Object modeling scripts
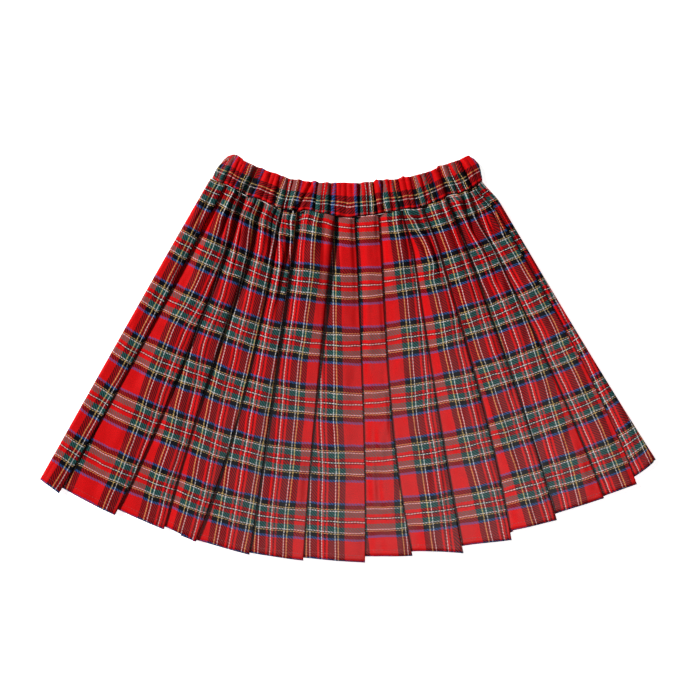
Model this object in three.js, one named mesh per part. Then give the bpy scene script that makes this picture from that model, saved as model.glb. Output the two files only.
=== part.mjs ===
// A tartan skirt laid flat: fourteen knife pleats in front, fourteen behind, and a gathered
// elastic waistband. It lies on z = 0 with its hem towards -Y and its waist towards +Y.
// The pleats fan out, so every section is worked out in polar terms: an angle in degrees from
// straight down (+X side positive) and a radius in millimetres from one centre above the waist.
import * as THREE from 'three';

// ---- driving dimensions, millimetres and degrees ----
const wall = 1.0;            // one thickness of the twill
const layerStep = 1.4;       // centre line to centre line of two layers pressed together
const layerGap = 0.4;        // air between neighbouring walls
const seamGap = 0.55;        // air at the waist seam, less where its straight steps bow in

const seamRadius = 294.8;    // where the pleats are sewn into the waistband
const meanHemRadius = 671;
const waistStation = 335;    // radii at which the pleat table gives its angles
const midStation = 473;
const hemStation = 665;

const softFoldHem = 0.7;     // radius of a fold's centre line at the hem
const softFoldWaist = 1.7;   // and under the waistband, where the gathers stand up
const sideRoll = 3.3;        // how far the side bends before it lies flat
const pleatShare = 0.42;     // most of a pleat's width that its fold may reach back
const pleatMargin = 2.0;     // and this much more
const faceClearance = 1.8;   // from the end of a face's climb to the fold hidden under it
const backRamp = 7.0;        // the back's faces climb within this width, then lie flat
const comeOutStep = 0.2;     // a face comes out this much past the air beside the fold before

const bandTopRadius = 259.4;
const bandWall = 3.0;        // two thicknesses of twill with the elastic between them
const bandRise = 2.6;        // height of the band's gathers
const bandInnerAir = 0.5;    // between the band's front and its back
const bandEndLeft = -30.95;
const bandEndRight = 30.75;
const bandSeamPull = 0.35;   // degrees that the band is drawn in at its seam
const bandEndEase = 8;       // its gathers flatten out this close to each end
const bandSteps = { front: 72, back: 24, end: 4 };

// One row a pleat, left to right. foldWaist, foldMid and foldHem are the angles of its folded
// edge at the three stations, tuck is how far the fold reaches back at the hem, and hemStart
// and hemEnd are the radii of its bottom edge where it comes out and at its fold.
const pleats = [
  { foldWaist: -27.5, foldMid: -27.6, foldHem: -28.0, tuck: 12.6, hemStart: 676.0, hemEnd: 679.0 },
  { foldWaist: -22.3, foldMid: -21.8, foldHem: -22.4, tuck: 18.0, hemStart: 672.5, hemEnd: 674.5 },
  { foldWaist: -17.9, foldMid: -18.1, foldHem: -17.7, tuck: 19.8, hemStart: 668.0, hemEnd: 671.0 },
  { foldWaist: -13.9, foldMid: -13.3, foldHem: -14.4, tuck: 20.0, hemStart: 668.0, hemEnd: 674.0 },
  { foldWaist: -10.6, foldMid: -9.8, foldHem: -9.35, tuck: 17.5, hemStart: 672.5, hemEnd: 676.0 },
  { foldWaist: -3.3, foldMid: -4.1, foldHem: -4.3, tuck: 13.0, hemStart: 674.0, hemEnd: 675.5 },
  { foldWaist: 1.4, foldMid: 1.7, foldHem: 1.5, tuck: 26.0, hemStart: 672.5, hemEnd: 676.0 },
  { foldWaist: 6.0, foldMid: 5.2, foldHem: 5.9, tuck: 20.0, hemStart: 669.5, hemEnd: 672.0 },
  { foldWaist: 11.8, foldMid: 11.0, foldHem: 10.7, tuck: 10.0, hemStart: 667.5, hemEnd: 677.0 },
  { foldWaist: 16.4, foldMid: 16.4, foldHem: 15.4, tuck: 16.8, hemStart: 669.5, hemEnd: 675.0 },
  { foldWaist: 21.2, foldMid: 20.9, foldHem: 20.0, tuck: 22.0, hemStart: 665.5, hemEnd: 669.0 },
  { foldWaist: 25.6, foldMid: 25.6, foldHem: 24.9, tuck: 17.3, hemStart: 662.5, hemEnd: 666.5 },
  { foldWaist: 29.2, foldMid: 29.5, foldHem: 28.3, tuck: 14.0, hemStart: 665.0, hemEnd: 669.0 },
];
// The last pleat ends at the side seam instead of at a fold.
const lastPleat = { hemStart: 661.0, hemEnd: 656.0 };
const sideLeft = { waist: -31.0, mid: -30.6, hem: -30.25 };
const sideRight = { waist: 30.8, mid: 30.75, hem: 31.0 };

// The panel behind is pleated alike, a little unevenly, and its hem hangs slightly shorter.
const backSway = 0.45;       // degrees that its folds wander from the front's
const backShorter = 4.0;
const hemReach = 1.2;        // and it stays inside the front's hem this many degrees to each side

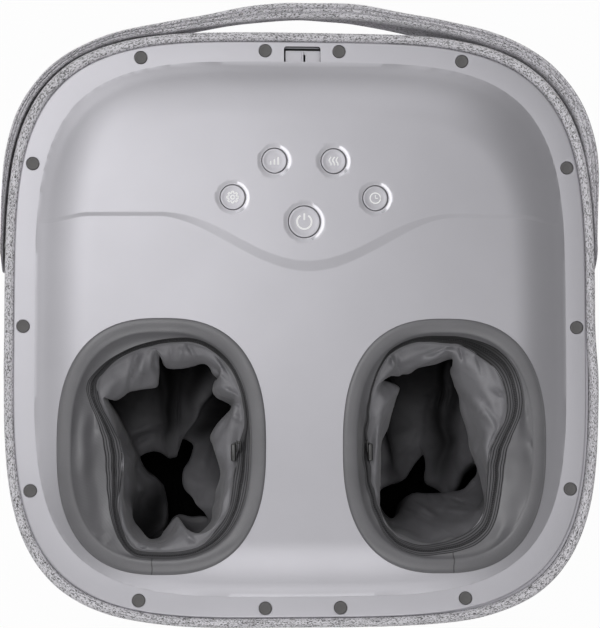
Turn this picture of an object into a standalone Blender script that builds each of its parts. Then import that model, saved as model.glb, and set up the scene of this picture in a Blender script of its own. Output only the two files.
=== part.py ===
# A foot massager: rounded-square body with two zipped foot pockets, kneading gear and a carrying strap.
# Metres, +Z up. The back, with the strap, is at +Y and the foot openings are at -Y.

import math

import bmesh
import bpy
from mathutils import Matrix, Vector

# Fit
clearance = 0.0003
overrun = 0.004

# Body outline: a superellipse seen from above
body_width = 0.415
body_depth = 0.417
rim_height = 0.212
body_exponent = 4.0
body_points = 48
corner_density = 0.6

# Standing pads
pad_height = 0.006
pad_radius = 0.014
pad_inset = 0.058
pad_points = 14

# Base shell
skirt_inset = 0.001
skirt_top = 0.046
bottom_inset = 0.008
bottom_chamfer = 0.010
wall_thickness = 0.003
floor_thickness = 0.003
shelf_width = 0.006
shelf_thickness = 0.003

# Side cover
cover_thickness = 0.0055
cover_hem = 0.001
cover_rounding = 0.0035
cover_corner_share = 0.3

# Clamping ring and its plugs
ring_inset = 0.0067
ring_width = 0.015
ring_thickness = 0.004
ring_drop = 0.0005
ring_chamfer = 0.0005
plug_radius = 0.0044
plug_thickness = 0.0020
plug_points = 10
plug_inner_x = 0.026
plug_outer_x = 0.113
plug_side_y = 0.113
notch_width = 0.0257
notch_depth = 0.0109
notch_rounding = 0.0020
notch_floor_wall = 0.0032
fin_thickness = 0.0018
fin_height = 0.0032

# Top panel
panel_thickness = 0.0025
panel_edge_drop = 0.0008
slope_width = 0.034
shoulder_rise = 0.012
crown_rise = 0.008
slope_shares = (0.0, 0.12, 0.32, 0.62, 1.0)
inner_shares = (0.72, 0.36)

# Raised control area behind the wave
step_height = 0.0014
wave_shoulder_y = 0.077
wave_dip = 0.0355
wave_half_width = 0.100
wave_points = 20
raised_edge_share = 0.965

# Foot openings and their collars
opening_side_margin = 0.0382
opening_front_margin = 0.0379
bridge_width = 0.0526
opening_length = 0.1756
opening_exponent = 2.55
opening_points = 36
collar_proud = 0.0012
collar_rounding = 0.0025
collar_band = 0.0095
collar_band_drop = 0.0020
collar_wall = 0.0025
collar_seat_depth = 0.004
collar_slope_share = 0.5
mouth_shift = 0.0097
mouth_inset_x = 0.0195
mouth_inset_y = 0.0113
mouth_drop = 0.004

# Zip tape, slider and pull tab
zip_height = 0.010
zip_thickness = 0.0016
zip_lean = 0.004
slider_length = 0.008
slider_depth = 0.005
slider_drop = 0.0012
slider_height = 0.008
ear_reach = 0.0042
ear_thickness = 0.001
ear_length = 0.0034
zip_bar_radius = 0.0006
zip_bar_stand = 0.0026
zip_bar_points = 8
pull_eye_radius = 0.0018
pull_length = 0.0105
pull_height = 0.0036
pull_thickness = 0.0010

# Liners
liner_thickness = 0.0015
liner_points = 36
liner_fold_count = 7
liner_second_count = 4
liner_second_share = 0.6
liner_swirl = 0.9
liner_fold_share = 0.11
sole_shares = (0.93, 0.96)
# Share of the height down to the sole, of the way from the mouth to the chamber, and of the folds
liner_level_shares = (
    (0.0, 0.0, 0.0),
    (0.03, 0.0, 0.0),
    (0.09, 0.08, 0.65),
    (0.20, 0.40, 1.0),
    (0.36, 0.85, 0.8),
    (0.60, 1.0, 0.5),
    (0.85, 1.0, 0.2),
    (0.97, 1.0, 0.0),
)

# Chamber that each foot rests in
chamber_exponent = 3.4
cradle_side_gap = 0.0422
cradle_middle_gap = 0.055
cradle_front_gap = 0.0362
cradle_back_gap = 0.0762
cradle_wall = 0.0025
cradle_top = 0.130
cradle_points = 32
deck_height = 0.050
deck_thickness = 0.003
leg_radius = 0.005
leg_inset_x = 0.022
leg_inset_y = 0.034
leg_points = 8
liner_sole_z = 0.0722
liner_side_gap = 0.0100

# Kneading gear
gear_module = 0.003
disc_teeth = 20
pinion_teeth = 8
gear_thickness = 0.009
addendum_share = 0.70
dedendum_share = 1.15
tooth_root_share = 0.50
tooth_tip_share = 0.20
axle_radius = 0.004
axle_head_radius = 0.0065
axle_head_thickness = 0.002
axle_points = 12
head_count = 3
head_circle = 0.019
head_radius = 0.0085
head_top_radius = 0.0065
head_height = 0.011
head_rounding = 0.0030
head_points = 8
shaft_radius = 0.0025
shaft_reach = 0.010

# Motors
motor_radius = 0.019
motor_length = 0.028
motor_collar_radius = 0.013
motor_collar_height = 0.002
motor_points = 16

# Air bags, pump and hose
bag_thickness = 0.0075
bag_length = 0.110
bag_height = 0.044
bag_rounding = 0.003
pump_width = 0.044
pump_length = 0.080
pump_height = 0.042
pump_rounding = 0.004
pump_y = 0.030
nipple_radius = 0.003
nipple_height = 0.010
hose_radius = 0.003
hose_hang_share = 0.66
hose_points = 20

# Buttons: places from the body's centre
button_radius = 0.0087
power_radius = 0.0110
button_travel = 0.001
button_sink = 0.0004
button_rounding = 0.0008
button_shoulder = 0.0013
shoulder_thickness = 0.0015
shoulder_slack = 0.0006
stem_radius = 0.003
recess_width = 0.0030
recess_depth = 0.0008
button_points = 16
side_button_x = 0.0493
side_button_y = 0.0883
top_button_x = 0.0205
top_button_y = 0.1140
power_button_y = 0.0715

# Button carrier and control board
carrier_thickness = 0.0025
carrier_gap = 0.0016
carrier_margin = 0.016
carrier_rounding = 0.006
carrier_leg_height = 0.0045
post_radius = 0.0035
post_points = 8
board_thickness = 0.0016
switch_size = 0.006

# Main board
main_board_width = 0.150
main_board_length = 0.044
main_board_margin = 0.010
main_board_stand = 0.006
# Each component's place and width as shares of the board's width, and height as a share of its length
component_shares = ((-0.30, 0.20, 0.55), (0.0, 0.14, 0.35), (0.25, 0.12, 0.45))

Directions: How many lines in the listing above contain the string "that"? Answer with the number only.

Exercise result: 6